(begin)

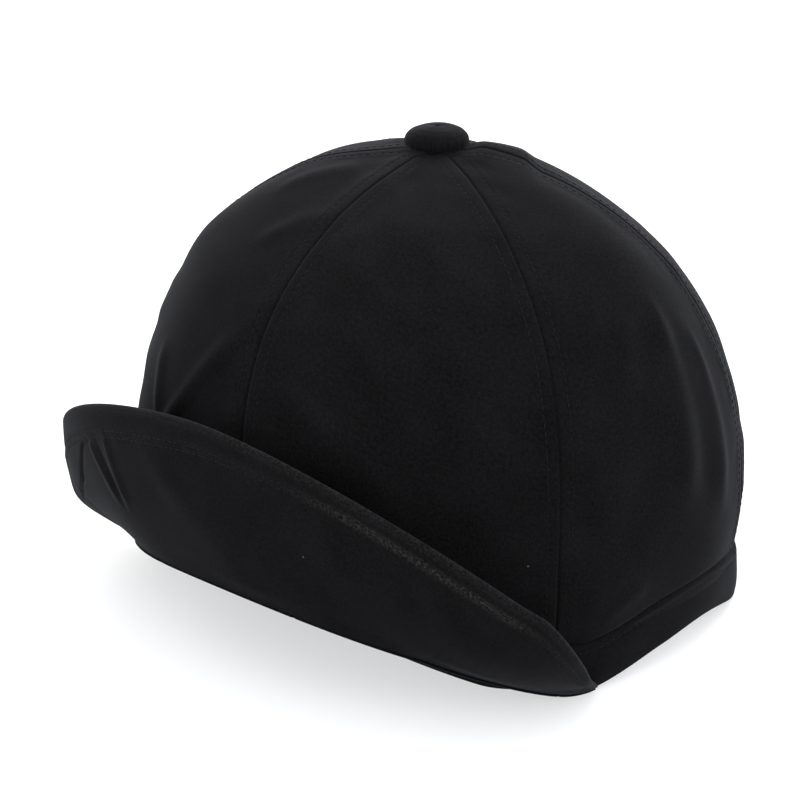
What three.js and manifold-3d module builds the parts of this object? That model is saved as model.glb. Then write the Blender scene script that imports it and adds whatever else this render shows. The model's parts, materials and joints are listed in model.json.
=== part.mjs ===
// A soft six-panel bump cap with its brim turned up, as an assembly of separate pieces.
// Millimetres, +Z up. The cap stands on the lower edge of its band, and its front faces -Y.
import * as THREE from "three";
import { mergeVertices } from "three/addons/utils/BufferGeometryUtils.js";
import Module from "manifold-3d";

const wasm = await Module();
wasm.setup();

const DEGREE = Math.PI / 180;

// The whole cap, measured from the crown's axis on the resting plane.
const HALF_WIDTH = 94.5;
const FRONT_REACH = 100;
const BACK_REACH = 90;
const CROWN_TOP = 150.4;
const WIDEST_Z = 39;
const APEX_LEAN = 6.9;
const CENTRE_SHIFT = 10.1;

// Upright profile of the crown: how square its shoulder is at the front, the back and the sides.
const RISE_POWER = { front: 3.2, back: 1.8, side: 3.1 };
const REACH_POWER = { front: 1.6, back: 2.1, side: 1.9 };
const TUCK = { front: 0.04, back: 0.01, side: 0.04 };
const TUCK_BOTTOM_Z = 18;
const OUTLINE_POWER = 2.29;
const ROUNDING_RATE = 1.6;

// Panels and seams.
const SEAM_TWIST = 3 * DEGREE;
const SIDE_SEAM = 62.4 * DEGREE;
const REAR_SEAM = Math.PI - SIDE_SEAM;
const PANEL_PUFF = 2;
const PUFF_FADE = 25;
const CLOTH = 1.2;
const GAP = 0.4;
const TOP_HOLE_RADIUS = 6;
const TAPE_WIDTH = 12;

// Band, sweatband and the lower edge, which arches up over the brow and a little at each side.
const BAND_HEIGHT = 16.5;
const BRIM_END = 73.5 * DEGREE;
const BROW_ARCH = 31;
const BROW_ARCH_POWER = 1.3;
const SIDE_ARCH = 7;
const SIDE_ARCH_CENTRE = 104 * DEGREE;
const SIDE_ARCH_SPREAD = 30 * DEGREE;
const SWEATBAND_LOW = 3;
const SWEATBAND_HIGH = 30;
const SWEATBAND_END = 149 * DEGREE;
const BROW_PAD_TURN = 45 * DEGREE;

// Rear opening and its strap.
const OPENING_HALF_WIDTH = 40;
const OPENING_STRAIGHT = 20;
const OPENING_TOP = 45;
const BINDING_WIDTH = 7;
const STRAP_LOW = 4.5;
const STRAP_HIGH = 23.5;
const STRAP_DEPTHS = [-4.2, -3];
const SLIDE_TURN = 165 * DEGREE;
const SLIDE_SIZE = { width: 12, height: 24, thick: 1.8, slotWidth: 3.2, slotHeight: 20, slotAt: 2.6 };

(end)

**Requirements:** Set down the lines above as they stand, starting with the first line and ending with the line that contains "wasm.setup();".

**Exercise output:**
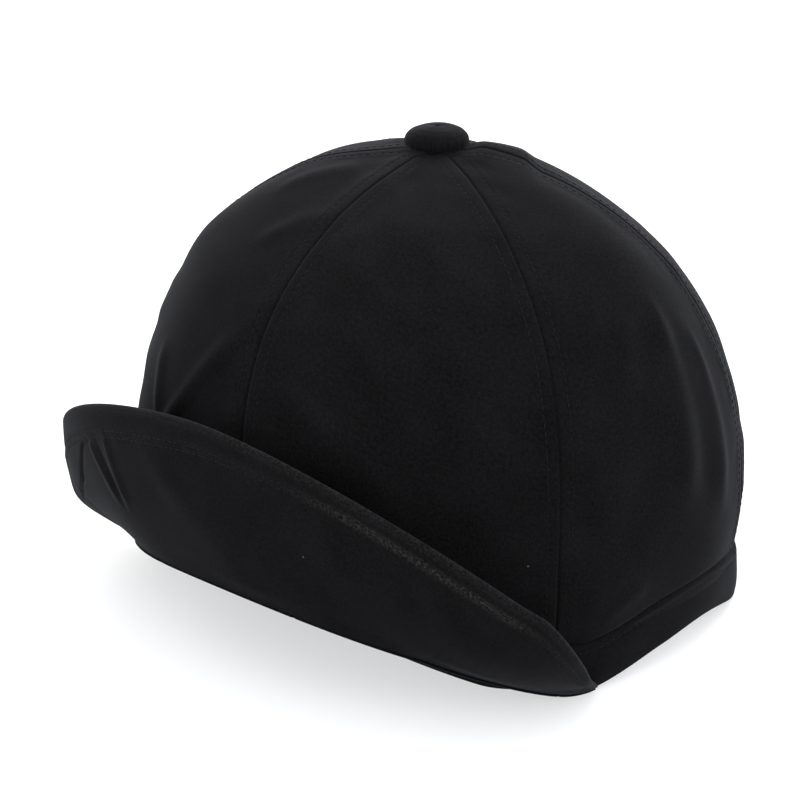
What three.js and manifold-3d module builds the parts of this object? That model is saved as model.glb. Then write the Blender scene script that imports it and adds whatever else this render shows. The model's parts, materials and joints are listed in model.json.
=== part.mjs ===
// A soft six-panel bump cap with its brim turned up, as an assembly of separate pieces.
// Millimetres, +Z up. The cap stands on the lower edge of its band, and its front faces -Y.
import * as THREE from "three";
import { mergeVertices } from "three/addons/utils/BufferGeometryUtils.js";
import Module from "manifold-3d";

const wasm = await Module();
wasm.setup();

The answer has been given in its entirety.